The Libyan Ascendancy and the Shadow of Nubia
By the 22nd Dynasty (c. 945–715 BCE), Egypt saw the rise of Libyan-descended rulers like Shoshenq I, who launched campaigns into Palestine, sacking Jerusalem’s temple—an event recorded in the Bible as the work of “Shishak, king of Egypt.” Meanwhile, in the South, the Kushite kings of Nubia grew increasingly assertive.

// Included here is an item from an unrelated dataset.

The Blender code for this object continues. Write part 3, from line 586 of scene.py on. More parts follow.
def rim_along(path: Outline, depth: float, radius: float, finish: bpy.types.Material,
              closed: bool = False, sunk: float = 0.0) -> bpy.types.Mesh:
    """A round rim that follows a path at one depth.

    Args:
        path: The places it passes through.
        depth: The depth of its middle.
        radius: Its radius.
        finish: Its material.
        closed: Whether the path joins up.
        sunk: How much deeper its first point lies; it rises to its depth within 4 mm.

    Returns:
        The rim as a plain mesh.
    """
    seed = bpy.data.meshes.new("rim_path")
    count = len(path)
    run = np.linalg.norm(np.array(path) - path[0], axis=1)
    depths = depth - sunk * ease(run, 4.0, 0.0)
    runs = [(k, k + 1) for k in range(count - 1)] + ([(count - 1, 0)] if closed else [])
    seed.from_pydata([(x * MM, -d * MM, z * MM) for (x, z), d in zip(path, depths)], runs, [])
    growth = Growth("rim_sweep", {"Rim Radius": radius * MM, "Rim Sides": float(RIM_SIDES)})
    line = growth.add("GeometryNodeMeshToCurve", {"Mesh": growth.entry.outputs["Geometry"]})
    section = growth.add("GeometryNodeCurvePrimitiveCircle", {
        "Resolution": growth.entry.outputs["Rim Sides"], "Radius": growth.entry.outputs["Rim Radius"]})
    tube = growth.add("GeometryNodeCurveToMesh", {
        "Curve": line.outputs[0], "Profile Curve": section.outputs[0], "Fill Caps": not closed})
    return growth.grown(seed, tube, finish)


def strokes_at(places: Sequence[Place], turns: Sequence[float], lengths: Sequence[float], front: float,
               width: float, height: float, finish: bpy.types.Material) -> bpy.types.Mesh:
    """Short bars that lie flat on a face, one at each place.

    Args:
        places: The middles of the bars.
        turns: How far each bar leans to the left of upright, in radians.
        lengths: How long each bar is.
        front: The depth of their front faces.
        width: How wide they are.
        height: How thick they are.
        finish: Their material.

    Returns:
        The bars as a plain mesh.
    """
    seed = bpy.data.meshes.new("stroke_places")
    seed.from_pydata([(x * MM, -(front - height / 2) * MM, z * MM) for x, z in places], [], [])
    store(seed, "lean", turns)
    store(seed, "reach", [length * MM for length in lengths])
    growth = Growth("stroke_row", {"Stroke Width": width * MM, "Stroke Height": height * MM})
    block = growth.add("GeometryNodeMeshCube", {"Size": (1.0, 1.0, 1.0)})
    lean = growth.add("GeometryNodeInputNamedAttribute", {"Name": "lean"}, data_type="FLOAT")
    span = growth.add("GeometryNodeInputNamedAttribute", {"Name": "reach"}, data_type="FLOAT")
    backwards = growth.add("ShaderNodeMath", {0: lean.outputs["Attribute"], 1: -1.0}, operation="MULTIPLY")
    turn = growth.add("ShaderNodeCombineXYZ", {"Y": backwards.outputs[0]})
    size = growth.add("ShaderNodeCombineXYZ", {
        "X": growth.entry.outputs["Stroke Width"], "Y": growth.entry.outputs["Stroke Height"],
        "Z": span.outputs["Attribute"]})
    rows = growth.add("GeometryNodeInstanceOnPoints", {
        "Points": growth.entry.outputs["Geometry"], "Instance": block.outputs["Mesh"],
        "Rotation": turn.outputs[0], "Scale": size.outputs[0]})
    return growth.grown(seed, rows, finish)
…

Piy (or Piye), a devout follower of Amun, invaded Egypt c. 727 BCE, framing his conquest as a holy war. After securing Thebes, he marched north, defeating a coalition of Delta princes and establishing the 25th Dynasty (c. 747–656 BCE). His successors, including Taharqa, presided over a cultural renaissance, building temples from Napata to Memphis and forging alliances with Judea against the expanding Assyrian empire.
The Assyrian Onslaught and the End of Kushite Rule
Taharqa’s reign, though marked by architectural splendor, ended in catastrophe. The Assyrians, under Esarhaddon and Ashurbanipal, invaded Egypt, sacking Thebes in 663 BCE—an unthinkable sacrilege that shattered Nubian control. The last Kushite pharaoh, Tantamani, fled south, and Egypt fell under Assyrian domination.

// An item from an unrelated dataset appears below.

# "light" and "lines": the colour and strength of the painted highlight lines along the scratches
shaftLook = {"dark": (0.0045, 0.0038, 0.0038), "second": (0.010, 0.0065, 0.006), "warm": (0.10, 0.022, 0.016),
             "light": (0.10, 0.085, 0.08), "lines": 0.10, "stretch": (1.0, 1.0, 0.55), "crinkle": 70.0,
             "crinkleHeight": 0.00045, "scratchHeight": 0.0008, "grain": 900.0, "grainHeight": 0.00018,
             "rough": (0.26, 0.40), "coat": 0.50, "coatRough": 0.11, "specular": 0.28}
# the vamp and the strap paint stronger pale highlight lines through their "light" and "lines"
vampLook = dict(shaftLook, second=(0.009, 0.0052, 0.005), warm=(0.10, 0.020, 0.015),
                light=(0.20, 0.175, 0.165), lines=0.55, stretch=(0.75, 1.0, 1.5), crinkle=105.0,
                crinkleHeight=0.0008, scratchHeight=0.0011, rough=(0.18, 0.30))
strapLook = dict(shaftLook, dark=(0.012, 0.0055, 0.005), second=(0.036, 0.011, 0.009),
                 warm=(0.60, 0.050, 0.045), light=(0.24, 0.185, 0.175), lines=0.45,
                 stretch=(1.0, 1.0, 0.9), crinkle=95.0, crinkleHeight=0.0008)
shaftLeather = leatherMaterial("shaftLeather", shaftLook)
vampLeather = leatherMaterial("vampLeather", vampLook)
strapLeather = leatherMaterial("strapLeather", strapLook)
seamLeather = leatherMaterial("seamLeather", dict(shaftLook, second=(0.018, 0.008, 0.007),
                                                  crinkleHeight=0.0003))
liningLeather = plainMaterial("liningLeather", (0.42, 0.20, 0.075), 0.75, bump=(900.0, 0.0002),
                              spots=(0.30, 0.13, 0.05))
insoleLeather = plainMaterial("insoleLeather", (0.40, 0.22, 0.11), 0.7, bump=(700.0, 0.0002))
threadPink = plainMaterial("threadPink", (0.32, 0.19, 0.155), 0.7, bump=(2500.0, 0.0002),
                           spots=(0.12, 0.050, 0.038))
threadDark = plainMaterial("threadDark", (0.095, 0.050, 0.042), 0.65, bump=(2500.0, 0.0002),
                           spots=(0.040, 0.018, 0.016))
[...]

The Saite Revival and the Persian Conquest
The 26th Dynasty (664–525 BCE), based in Sais, briefly restored native rule. Psamtik I reunified Egypt with Greek mercenary support and revived trade links. However, Persia’s Cambyses II crushed Egyptian resistance in 525 BCE, desecrating mummies and temples—a brutal occupation that ended only with Alexander the Great’s arrival in 332 BCE.
Legacy of the Third Intermediate Period
This era, often dismissed as a decline, was in fact a time of dynamic cultural exchange. The priest-kings of Thebes, the Libyan pharaohs, and the Kushite rulers each left indelible marks on Egypt’s identity. The fragmentation of power revealed both the resilience and the vulnerabilities of a civilization navigating foreign influence, internal strife, and the weight of its own monumental past.
From the looting of tombs to the rise of Tanis, from the piety of Piy to the pragmatism of the Saites, the Third Intermediate Period was not merely an interlude—it was a crucible that reshaped Egypt’s destiny.